7 months ... 7 weeks

Just about seven months ago, the Statons arrived in Edinburgh. Thanks to the generosity of Rotarians and a lot of hard work on my part, I had the opportunity to embark on the beginning of a dream I've had for a long time: to begin PhD work at the University of Edinburgh. Jonathan and I tried to prepare ourselves for the year ahead: moving across the ocean, parenting for the first year of Julian's life away from our support network, balancing 2 full time jobs (we count my work as a job) and various part time jobs plus parenting, living in an apartment for the first time, living in a city for the first time, etc. When I look back all I can say is: wow. We did our best to prepare ourselves with the information we had at hand; and once we got here we've done our best with what we had to work with. There was just no way for us to imagine what the year would be like. It has been a good year, but both of us agree it has been our toughest year.

But this "toughest year" has not been without benefits, by any stretch of the imagination. We're much more comfortable with travel-- yes, even with a young child!!-- than ever before. Planes, trains, buses, autos, even boats! We know that we can make it without a dishwasher or clothes dryer or even a bath tub. We can survive Chinese karaoke in the wee hours of the morning. Each of us can make change without holding up the entire queue. We can talk about a queue, the boot, a trolley, wellies, a cot, a nappy, a dummy, differentiate pants from trousers (important), and differentiate a pushchair from a pram. We can faff around and tell when something is in a faff. We can suss out a situation and know when we are completely knackered. We know it's significant to have a chip in your card, or else you have to swipe. We know how to work a boiler and radiators.

We have a new-found appreciation for our family and the importance of connection with them. We know that Julian loves to be outside and is fascinated by birds. We can recognize the difference between an "I am hurt" cry and an "I am mad" cry, and countless others. We continue to renegotiate parenting and all the gender junk associated with parental roles. We are really good at spotting (and dodging) dog poop and vomit with the pushchair. I've learned that I am capable of taking Julian on an outing-- involving a bus, a taxi, a train, and even stairs-- all by myself.

Jonathan and I have discerned more clearly the conditions in which we work best. I've learned that the PhD is something I want to do for myself, not just something I did because people expected me to do it. My public speaking skills have improved. Each of us has a renewed appreciation for the importance of creative endeavors in our lives.

Yet, I consider the greatest benefit of this year to be the friendship we have cultivated with Mike and Maureen Altman and their kids Katie and Josh. Of course that wasn't on the official radar screen for this year at all. Our relationship with them is not school-related or Rotary-related. We laugh now that we met for the first time out of a mutual obligation! Yet in so many ways they have been our lifeline-- through a phone call, a supper, a day trip, a weekend away. I'm looking forward to see how our relationship with them develops in years to come.

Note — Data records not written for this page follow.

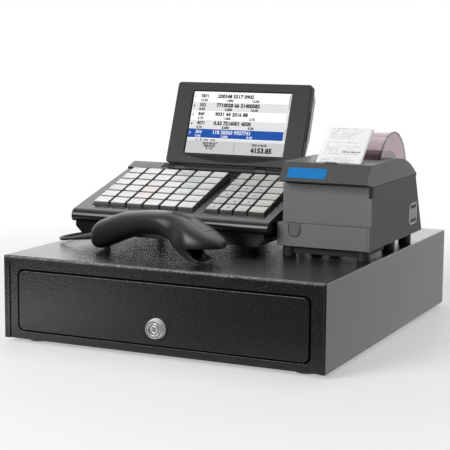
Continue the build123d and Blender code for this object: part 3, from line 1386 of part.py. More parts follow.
# ------------------------------------------------------------------ ribbed strain relief
with BuildPart() as strain_relief:
    with BuildSketch(relief_plane.offset(-relief_start_radius)):
        Circle(relief_neck_radius)
    extrude(amount=relief_start_radius + relief_start)
    with BuildSketch(relief_plane.offset(relief_start)):
        Circle(relief_start_radius)
    with BuildSketch(relief_plane.offset(relief_start + relief_length)):
        Circle(relief_end_radius)
    loft()
    rib_pitch = relief_length / (relief_ribs + 1)
    for rib in range(relief_ribs):
        share = (rib + 1) / (relief_ribs + 1)
        core = relief_start_radius + (relief_end_radius - relief_start_radius) * share
        with BuildSketch(relief_plane.offset(relief_start + rib_pitch * (rib + 0.75))):
            Circle(core + relief_rib_depth)
        extrude(amount=rib_pitch / 2)
save(strain_relief.part, "strain_relief")

# ------------------------------------------------------------------ lead from the scanner to the coil
relief_tip = relief_start + relief_length
rest_height = cord_radius + cord_rest_gap
route_out = [relief_plane.from_local_coords((0, 0, relief_tip)),
             relief_plane.from_local_coords((0, 0, relief_tip + 15))]
route_spots = ((-194.0, 110.0, 5.4), (-198.1, 117.0, 5.1), (-199.9, 129.0, 4.8), (-200.6, 151.0, 4.1),
               (-199.3, 187.0, 2.9), (-194.3, 234.6, rest_height), (-186.5, 279.0, rest_height),
               (-174.6, 323.6, rest_height), (-158.1, 364.4, rest_height), (-133.5, 396.5, rest_height),
               (-107.0, 415.9, rest_height), (-82.0, 423.1, rest_height))
route_out += [Vector(x, depth(distance), above(height)) for x, distance, height in route_spots]
coil_turn = coil_mid_radius + cord_radius
route_out.append(Vector(coil_centre[0], depth(coil_centre[1] + coil_turn), above(rest_height)))
top_layer = rest_height + (coil_layers - 1) * 2 * cord_radius
plug_z = board_height - (socket_height - board_thickness) / 2
plug_tail = lower_case_rear + 0.4 + plug_length + plug_tail_length
route_in = [Vector(plug_x, depth(distance), above(height)) for distance, height in
            ((coil_centre[1], top_layer), (coil_centre[1] - 13.0, top_layer), (plug_tail + 12.0, plug_z),
             (plug_tail, plug_z))]


def cord_tube(route, name):
    """Tube along straight runs joined by arcs as large as the runs allow; returns the solid."""
    runs = [end - start for start, end in zip(route, route[1:])]
    radii = []
    for before, after in zip(runs, runs[1:]):
        half_turn = math.radians(before.get_angle(after)) / 2
        radii.append(0.45 * min(before.length, after.length) / math.tan(half_turn))
    with BuildPart() as tube:
        with BuildLine() as path:
            centre_line = FilletPolyline(*route, radius=radii)
        with BuildSketch(Plane(origin=centre_line @ 0, z_dir=centre_line % 0)):
            Circle(cord_radius)
        sweep()
    length = centre_line.length
    print(name, "runs", [round(run.length) for run in runs], "radii", [round(radius) for radius in radii])
    print(name, "length", round(length, 1),
          "volume ratio", tube.part.volume / (math.pi * cord_radius ** 2 * length))
    return tube.part


with BuildPart() as scanner_cord:
    add(cord_tube(route_out, "outer lead"))
    add(cord_tube(route_in, "plug lead"))
save(scanner_cord.part, "scanner_cord")

# ------------------------------------------------------------------ put-away coil, as one ring
with BuildPart() as scanner_cord_coil:
    with BuildSketch(Plane.XY.offset(above(cord_rest_gap))):
        with Locations((coil_centre[0], depth(coil_centre[1]))):
            Circle(coil_mid_radius + 2 * cord_radius)
            Circle(coil_mid_radius - 2 * cord_radius, mode=Mode.SUBTRACT)
    extrude(amount=2 * coil_layers * cord_radius)
save(scanner_cord_coil.part, "scanner_cord_coil")
coil_length = 2 * coil_layers * math.tau * coil_mid_radius
print("coil length", round(coil_length))

# ------------------------------------------------------------------ plug in the terminal's socket
with BuildPart() as scanner_plug:
    grip_front = lower_case_rear + 0.4
    with BuildSketch(Plane.XZ.offset(-depth(grip_front - plug_nose_length))):
        with Locations((plug_x, above(plug_z))):
            Rectangle(socket_width - 3.0 - 2 * plug_clearance,
                      socket_height - board_thickness - 2.4 - 2 * plug_clearance)
    extrude(amount=-plug_nose_length)
    with BuildSketch(Plane.XZ.offset(-depth(grip_front))):
        with Locations((plug_x, above(plug_z))):
            RectangleRounded(plug_width, plug_height, 1.5)
    extrude(amount=-plug_length)
    with BuildSketch(Plane.XZ.offset(-depth(grip_front + plug_length))):
        with Locations((plug_x, above(plug_z))):
            Circle(plug_tail_radius)
    extrude(amount=-plug_tail_length)
save(scanner_plug.part, "scanner_plug")
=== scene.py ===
"""Counter till set: cash drawer, keyboard terminal with display, receipt printer and hand scanner."""
import json
import logging
import math
from collections.abc import Callable
from dataclasses import dataclass
from enum import Enum

import bmesh
import bpy
import numpy as np
from mathutils import Matrix, Vector

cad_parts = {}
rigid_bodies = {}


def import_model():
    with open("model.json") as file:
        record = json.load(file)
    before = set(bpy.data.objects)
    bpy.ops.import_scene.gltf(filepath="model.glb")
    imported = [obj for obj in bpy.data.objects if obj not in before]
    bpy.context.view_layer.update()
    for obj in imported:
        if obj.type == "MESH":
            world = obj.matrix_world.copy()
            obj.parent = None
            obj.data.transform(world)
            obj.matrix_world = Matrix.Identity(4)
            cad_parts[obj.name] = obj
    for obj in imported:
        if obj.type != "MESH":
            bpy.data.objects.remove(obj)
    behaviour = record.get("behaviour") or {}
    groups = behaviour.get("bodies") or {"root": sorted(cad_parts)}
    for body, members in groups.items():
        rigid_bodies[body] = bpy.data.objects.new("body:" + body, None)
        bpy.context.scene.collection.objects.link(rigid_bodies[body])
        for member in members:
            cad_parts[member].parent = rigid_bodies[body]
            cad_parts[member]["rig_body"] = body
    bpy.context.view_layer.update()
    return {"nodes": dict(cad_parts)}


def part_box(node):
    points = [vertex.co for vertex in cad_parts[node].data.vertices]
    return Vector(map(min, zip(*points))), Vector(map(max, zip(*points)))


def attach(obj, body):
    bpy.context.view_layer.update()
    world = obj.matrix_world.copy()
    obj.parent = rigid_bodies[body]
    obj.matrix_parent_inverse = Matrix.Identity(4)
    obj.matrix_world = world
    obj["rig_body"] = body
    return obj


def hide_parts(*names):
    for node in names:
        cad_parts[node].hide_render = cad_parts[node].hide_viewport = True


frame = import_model()
NODES = frame["nodes"]
log = logging.getLogger("till_set")
MM = 0.001
WELD = 0.000002  # metres within which the corners of CAD triangles are one
FLAT = 0.5  # degrees within which neighbouring CAD triangles are one face
CASE_FRONT = -222.6  # y of the case's front face in millimetres
DRAWER_TOP = 105.0  # z of the drawer's top in millimetres
BACK = (0.0, 1.0, 0.0)
UP = (0.0, 0.0, 1.0)
SHARP = 32.0  # edges of refined pieces sharper than this many degrees stay sharp
ROUND = 48  # steps round a turned ring


# ---------------------------------------------------------------- shader graphs
def opaque(value: object) -> object:
    """Give a plain colour its fourth part; anything else is returned as it is."""
    return (*value, 1.0) if isinstance(value, tuple) and len(value) == 3 else value


def scaled(colour: tuple, factor: float) -> tuple:
    """A colour with each part times the factor, 1 at most."""
    return tuple(min(part * factor, 1.0) for part in colour)


def operator(operation: str, swapped: bool = False) -> Callable[["Wire", object], "Wire"]:
    """A method that adds one Math node, with the wire second where it is swapped."""
    def method(wire: "Wire", other: object) -> "Wire":
        """Add the node."""
        return Wire(wire.graph, other).math(operation, wire) if swapped else wire.math(operation, other)
    return method


class Wire:
    """One shader socket, or one plain number, whose operators add Math nodes.

    above and below are 1 where the wire is greater or less than the other value, else 0.
    """

    def __init__(self, graph: "Graph", value: object) -> None:
        """Keep the graph that new nodes go into, and the socket or number itself."""
        self.graph = graph
        self.value = value

    def math(self, operation: str, *others: object, clamp: bool = False) -> "Wire":
        """Add a Math node with this wire first and return its result."""
        inputs = dict(enumerate((self, *others)))
        return self.graph.node("ShaderNodeMath", {"operation": operation, "use_clamp": clamp}, inputs)

    __add__ = __radd__ = operator("ADD")
    __mul__ = __rmul__ = operator("MULTIPLY")
    __sub__ = operator("SUBTRACT")
    __rsub__ = operator("SUBTRACT", swapped=True)
    __truediv__ = operator("DIVIDE")
    above = operator("GREATER_THAN")
    below = operator("LESS_THAN")
    larger = operator("MAXIMUM")

    def ramp(self, low: float, high: float) -> "Wire":
        """0 at the low value, 1 at the high one, straight between and clamped outside."""
        return ((self - low) / (high - low)).math("ADD", 0.0, clamp=True)


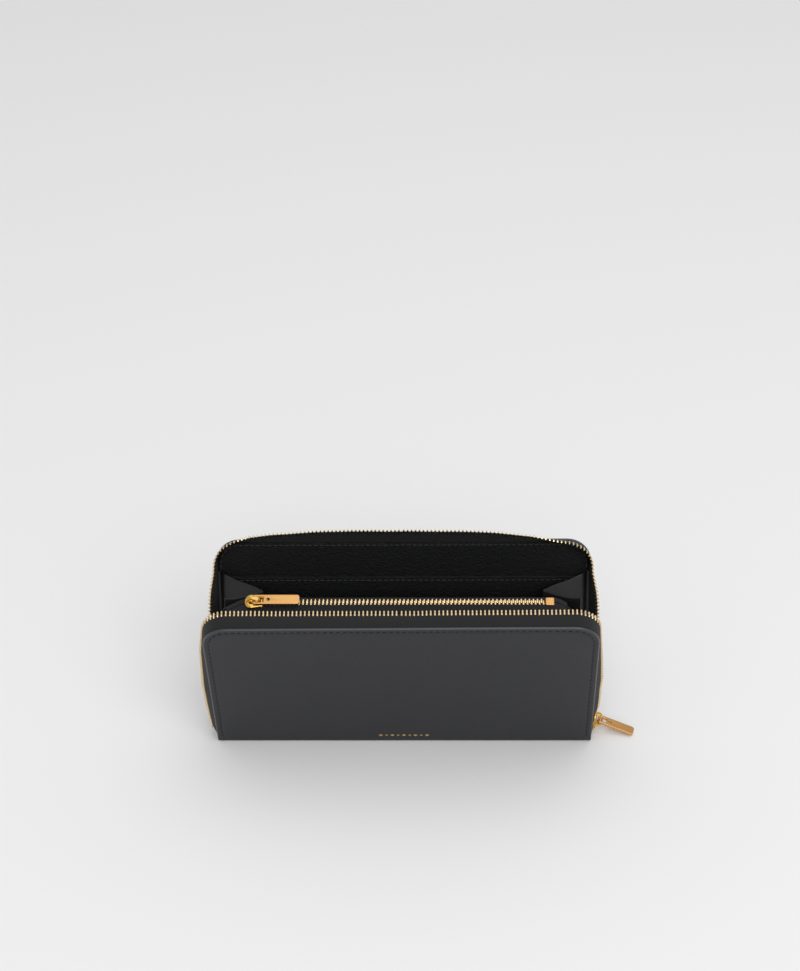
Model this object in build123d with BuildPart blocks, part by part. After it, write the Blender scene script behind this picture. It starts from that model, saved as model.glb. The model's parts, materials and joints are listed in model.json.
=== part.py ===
"""Zip around wallet standing open on its spine, as separate named parts.

Units are millimetres. +X runs along the wallet's width, +Y to the back and +Z up. The origin is the
centre of the spine's underside. Each cover has its own plane: local x along the width, local y up the
cover and local z inward from its outer leather face.
"""

import os
from math import atan2, cos, pi, radians, sin

from build123d import *

# Driving dimensions of the covers
WIDTH = 188.0
COVER_HEIGHT = 94.5
SPINE_DEPTH = 22.0
CORNER_RADIUS = 12.0
OPEN_ANGLE = 16.0
LEATHER = 1.2
BOARD = 0.5
LINING = 0.8
LINING_INSET = 1.05
BOARD_INSET = 8.0
FOLD_CLEARANCE = 0.1

# Slip pocket and card slots on each cover's inside
POCKET_GAP = 0.4
POCKET_PLY = 0.7
POCKET_TOP = 76.0
SLOT_PLY = 0.5
SLOT_TOPS = {"upper": 60.0, "middle": 48.0, "lower": 36.0}
SLOT_SIDE_INSET = 6.0
POCKET_SIDE_INSET = 5.5
POCKET_FOOT = 4.0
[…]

I've not yet made this public -- so here goes-- but after this academic year I will be stepping out of the PhD process for a while. I recognize that there are families in which folks work two full time jobs for the sake of survival. Add to this the full time job of parenting. But what Jonathan and I have come to realize is that we aren't just interested in bare survival. You can only exist in a survival situation for so long before you start to wear down. So something had to go. Anybody who knows me knows that I've worked very hard and for a long time to get here. So you can only guess how difficult this decision has been. If you had told me a year ago that I was going to step away, I would not have believed you. This decision has been heart-wrenching, yet astonishingly simple. On New Year's, I said that the biggest surprise of 2007 for me was not how radically Julian had reoriented my life, but how okay I am with that reorientation. The constant drumbeat for me has been this: universities have been awarding PhDs for hundreds of years and they are not going to stop... yet Julian will be small only once. I don't want to spend his young years in beg-borrow-steal mode with my time and energy. It's like cooking dinner: do I want the stir-fry or the spaghetti? Each is good, but the ingredients for the stir-fry are more time sensitive. So we'll do the stir-fry tonight.

What does it mean to be on the "mommy track"? Who knows. The whole idea of the mommy track is that there is no track! As I mentioned above, I have a new-found appreciation for how much I want to do a PhD. I hope that I will return to it, but it won't be for a while. There is other work to do, and this can wait. Before we go I want to make sure to have a photograph taken of me holding Julian, standing in front of the Divinity School. Somehow I want that image to mark a time and a place and a choice.

And in seven weeks we'll get on a plane to come back to the US. We'll embark on that journey with a new sense of home and family and abilities and work and connection. I believe we'll come back richer and with a renewed sense of what we want our life and work to be about. And now that Julian has lived in Scotland longer than he lived in the US, we've got some catching up to do.